Mr Martin is planning to arrange individual sit downs with many other EU leaders over the next year as well.
Some ministers – finance, foreign affairs and agriculture – are already travelling to Brussels several times a year, as the EU has more decision-making power in those areas. Others are less frequent visitors.
Much of the legwork will be done by the State’s corps of diplomats and officials based in Brussels, who make up its permanent representation to the EU.
The size of the State’s “perm rep”, as it is known in EU-speak, will more than double, up from the 100 officials who usually working there.

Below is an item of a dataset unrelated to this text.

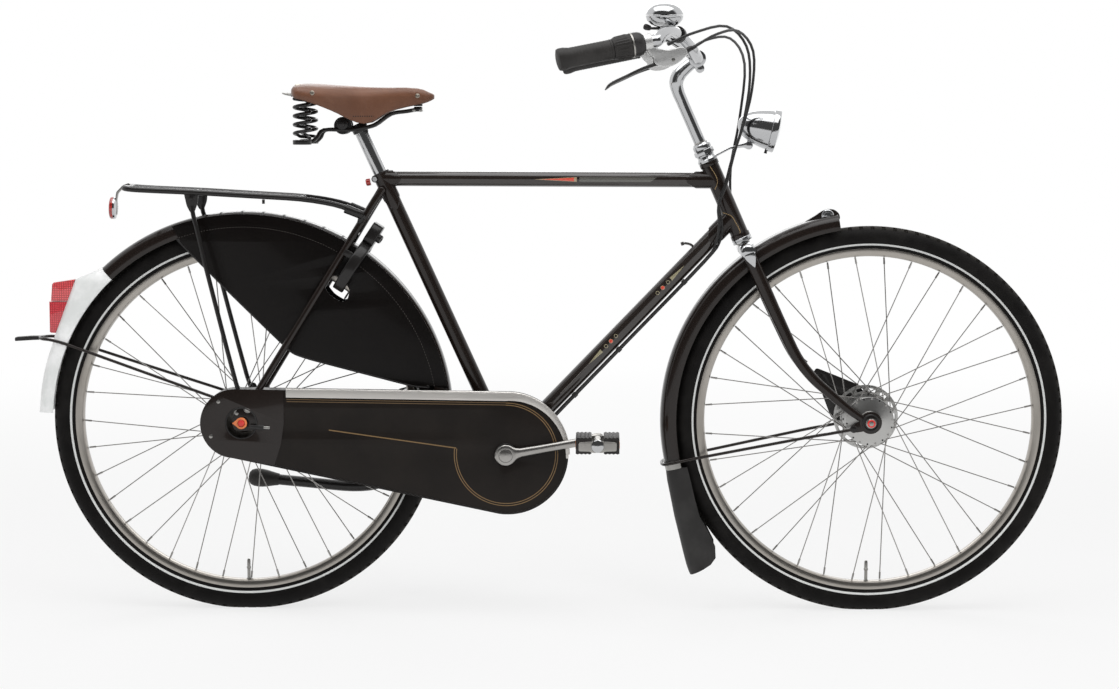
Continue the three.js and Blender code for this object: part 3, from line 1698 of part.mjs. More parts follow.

The department has rented a second office down the road from the commission’s Berlaymont headquarters to accommodate the increase on a three-year lease at a cost of €2.3 million.
What makes a good council presidency?
The Republic’s presidency will be watched closely for how the Government approaches debates on defence and security given how its policy of military neutrality puts it out of step with most other member states.
One rough yardstick for success is the number of compromises agreed. However, for all the careful plotting Irish diplomats are doing to gauge what EU legislation might come to the boil later next year, some unforeseen political crisis could grip Europe and dominate the agenda.
Catherine Day, a former secretary general of the commission, said a successful presidency was one that “helps the system work towards consensus”.

The time in the chair was not an opportunity to “call the shots”, but about listening to what was being said around the table and proposing a way forward, she said.
“The big countries will listen if Ireland has done its homework and brings forward a well-crafted compromise,” the commission’s former top civil servant said.
The average person on the street may only take notice when delegations of European leaders start touching down on the tarmac.
For Irish officials and diplomats in Brussels, and many in Dublin, the EU council presidency will have taken over their day-to-day working life long before that.